[Haskell-cafe] Data.Binary poor read performance

Mon Feb 23 19:44:55 EST 2009

Neil Mitchell wrote:
> 2) The storage for String seems to be raw strings, which is nice.
> Would I get a substantial speedup by moving to bytestrings instead of
> strings? If I hashed the strings and stored common ones in a hash
> table is it likely to be a big win?

Bytestrings should help. The big wins in this application are likely to 
be cache issues, though the improved memory/GC overhead is nice too.
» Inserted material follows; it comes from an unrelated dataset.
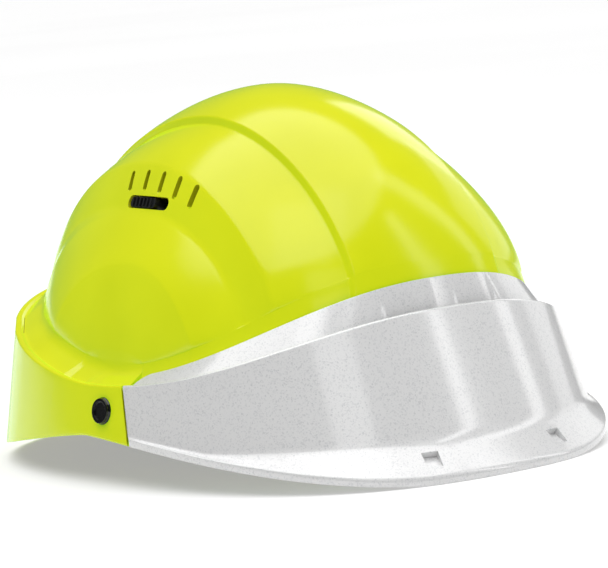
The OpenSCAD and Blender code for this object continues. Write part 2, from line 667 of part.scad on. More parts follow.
// The pad's top keeps clear of the lowest strap above it
function pad_z(r) =
    strap_bend_z + (strap_top - strap_bend_z) * sqrt(1 - pow(r / (band_half_w + 3), 2))
    - strap_t / 2 - gap - 0.4;
module crown_pad() {
    color(textile) translate([0, cross_y, 0]) rotate_extrude($fn = 64) polygon(concat(
        [for (k = [0:6]) let (r = pad_r * k / 6) [r, pad_z(r)]],
        [for (k = [6:-1:0]) let (r = pad_r * k / 6) [r, pad_z(r) - pad_t * (k == 6 ? 0.5 : 1)]]));
}

shell();
front_peak();
peak_plug_left();
peak_plug_right();
peak_clip_left();
peak_clip_right();
vent_guide_left();
vent_guide_right();
vent_shutter_left();
vent_shutter_right();
vent_knob_left();
vent_knob_right();
headband();
sweatband();
nape_tail_left();
nape_tail_right();
ratchet_housing();
ratchet_cover();
ratchet_pinion();
ratchet_knob();
ratchet_spring();
ratchet_screws();
nape_pad();
crown_strap_cross();
crown_strap_left();
crown_strap_right();
crown_pad();
strap_key_front_left();
strap_key_front_right();
strap_key_side_left();
strap_key_side_right();
strap_key_rear_left();
strap_key_rear_right();
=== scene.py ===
# Ventilated safety helmet: glossy stepped shell, white front peak, sliding vents,
# textile cradle and ratchet headband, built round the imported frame. Lengths below are
# millimetres unless a line says otherwise; meshes are made in metres.
import math

import bmesh
import bpy
import numpy as np
from mathutils import Matrix, Vector


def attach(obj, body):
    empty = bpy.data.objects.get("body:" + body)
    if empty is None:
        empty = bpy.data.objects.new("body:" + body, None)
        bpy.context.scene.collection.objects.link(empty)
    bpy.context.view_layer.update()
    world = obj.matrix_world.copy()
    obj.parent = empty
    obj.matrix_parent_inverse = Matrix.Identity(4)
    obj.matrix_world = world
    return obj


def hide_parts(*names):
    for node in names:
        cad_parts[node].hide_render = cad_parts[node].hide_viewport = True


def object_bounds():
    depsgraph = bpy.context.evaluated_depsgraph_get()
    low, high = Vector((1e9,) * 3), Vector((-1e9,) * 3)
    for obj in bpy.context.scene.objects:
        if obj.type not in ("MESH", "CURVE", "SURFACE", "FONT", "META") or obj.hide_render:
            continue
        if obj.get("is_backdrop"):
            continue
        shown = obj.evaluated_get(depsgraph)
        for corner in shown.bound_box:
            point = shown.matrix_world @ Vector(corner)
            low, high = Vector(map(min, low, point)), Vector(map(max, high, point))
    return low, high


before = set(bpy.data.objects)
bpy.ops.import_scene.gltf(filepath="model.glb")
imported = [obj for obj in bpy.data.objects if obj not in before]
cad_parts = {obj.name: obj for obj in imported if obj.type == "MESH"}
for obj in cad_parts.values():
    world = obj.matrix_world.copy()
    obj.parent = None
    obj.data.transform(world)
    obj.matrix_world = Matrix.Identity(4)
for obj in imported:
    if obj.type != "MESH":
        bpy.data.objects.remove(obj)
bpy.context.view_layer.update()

mm = 0.001
scene = bpy.context.scene


def linear(hexCode):
    parts = [int(hexCode[i:i + 2], 16) / 255 for i in (1, 3, 5)]
    return [p / 12.92 if p <= 0.04045 else ((p + 0.055) / 1.055) ** 2.4 for p in parts] + [1.0]


def interp(x, table):
    return np.interp(x, [row[0] for row in table], [row[1] for row in table])


# the helmet as curves round it and a height field over it
helmet = dict(
    skirtHalfWidth=107.5, skirtLength=146.0, crown=156.0, wall=2.6, earArch=20.5,
    lipHalfWidth=103.75, lipFront=114.5, lipRear=129.5, lipWidth=2.4,
    domeHalfWidth=89.9, domeFront=105.4, domeRear=124.4, foldFront=133.7, foldHeight=15.8,
    planPower=2.4, domePower=2.3, seamAngle=81.0, peakRecess=3.2, peakWall=2.4, brim=3.2,
    # front, side and rear heights of the lip and of the dome's foot, and how fast each rises
    lipLevels=(65.6, 41.6, 72), lipRise=(2.16, 1.22),
    footLevels=(81.4, 44.6, 77.4), footRise=(1.71, 1.22))
footFront, footSide, footRear = helmet["footLevels"]
creases = dict(
    steps=[[0, 0], [33, 0.8], [34.6, -1.8], [55, 2.2], [66.5, -1.8], [77.5, 2.2], [89.9, 0]],
    soften=[[0, 7], [26, 3], [31.5, 0.45], [36, 0.45], [43, 1.5], [52, 1.0], [60, 1.0],
            [66, 1.1], [70, 1.1], [75, 0.55], [80, 0.55], [90, 1.2]],
    toeIn=[[0, 0], [33, 0.026], [55, 0.095], [66.5, 0.07], [77.5, 0], [89.9, 0]],
    bowOut=[[0, 0], [66.5, 0], [77.5, 0.0019], [89.9, 0]],
    footFade=0.55)
archPower = 1.86
archStart = math.cos(math.radians(11.65)) ** (2 / archPower)
archBase = (1 - archStart ** archPower) ** (1 / archPower)


def signedPow(v, p):
    return np.sign(v) * np.abs(v) ** p


def planLine(t, halfWidth, front, rear, n):
    s, c = np.sin(np.radians(t)), np.cos(np.radians(t))
    c = np.where(np.abs(c) < 1e-9, 0, c)
    return halfWidth * signedPow(s, 2 / n), -np.where(c > 0, front, rear) * signedPow(c, 2 / n)


def levelLine(t, front, side, rear, powFront, powRear):
    c = np.cos(np.radians(t))
    return side + np.where(c > 0, (front - side) * np.clip(c, 0, 1) ** powFront,
                           (rear - side) * np.clip(-c, 0, 1) ** powRear)


def line(t, halfWidth, front, rear, n, z):
    x, y = planLine(t, halfWidth, front, rear, n)
    return np.stack([x, y, z], -1)


def rimHeight(t):
    return np.maximum(0, levelLine(t, -1, helmet["earArch"], -1, 1.15, 1.0))


def skirtLine(t):
    h = helmet
    return line(t, h["skirtHalfWidth"], h["skirtLength"], h["skirtLength"], h["planPower"],
                rimHeight(t))


def lipLine(t):
    h = helmet
    return line(t, h["lipHalfWidth"], h["lipFront"], h["lipRear"], h["planPower"],
                levelLine(t, *h["lipLevels"], *h["lipRise"]))


def foldLine(t):
    h = helmet
    return line(t, h["skirtHalfWidth"] - 1.4, h["foldFront"], h["skirtLength"] - 8,
                h["planPower"], np.maximum(h["foldHeight"], rimHeight(t) + h["brim"] + 1))


def baseLine(t, shrink=(0, 0)):
    h = helmet
    return line(t, h["domeHalfWidth"] - shrink[0], h["domeFront"] - shrink[1],
                h["domeRear"] - shrink[1], h["domePower"],
                levelLine(t, *h["footLevels"], *h["footRise"]))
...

If you have many identical strings then you will save lots by memoizing 
your strings into Integers, and then serializing that memo table and the 
integerized version of your data structure. The amount of savings 
decreases as the number of duplications decrease, though since you don't 
need the memo table itself you should be able to serialize it in a way 
that doesn't have much overhead.

A refinement on memoization for when you have many partial matches but 
few total matches, is to chunk the strings into a series of partial 
matches, which are then integerized. The trick is deciding on how big to 
make your chunks (which is to say, optimizing the reuse ratio). If you 
want an industrial solution like this, it may be worth looking into 
Haskell bindings for SRILM or IRSTLM.

Depending on how rough your type signature was, you may also consider 
using bytestring-trie to replace the Map String portion. For the keys of 
your map this will give the bytestring optimization as well as prefix 
sharing. You could also replace the [String] with Trie Pos where Pos 
gives the position in the list, or Trie() if order is irrelevant. And 
you could replace [(String,Int)] with Trie (Map Pos Int) or similar 
depending on whether position is important (thus Trie (Set Int)) or 
whether you can avoid conflicting Ints for the same String (thus Trie 
Int). Without knowing more I'm not sure how well

     Trie [Either (String, Trie Pos) (Trie (Map Pos Int))]

will match your use case, but it's worth considering. The one thing of 
note is that Trie uses patricia trees like IntMap does rather than using 
balanced trees like Map does. Again, I'm not sure whether the 
differences will matter for your use case.

-- 
Live well,
~wren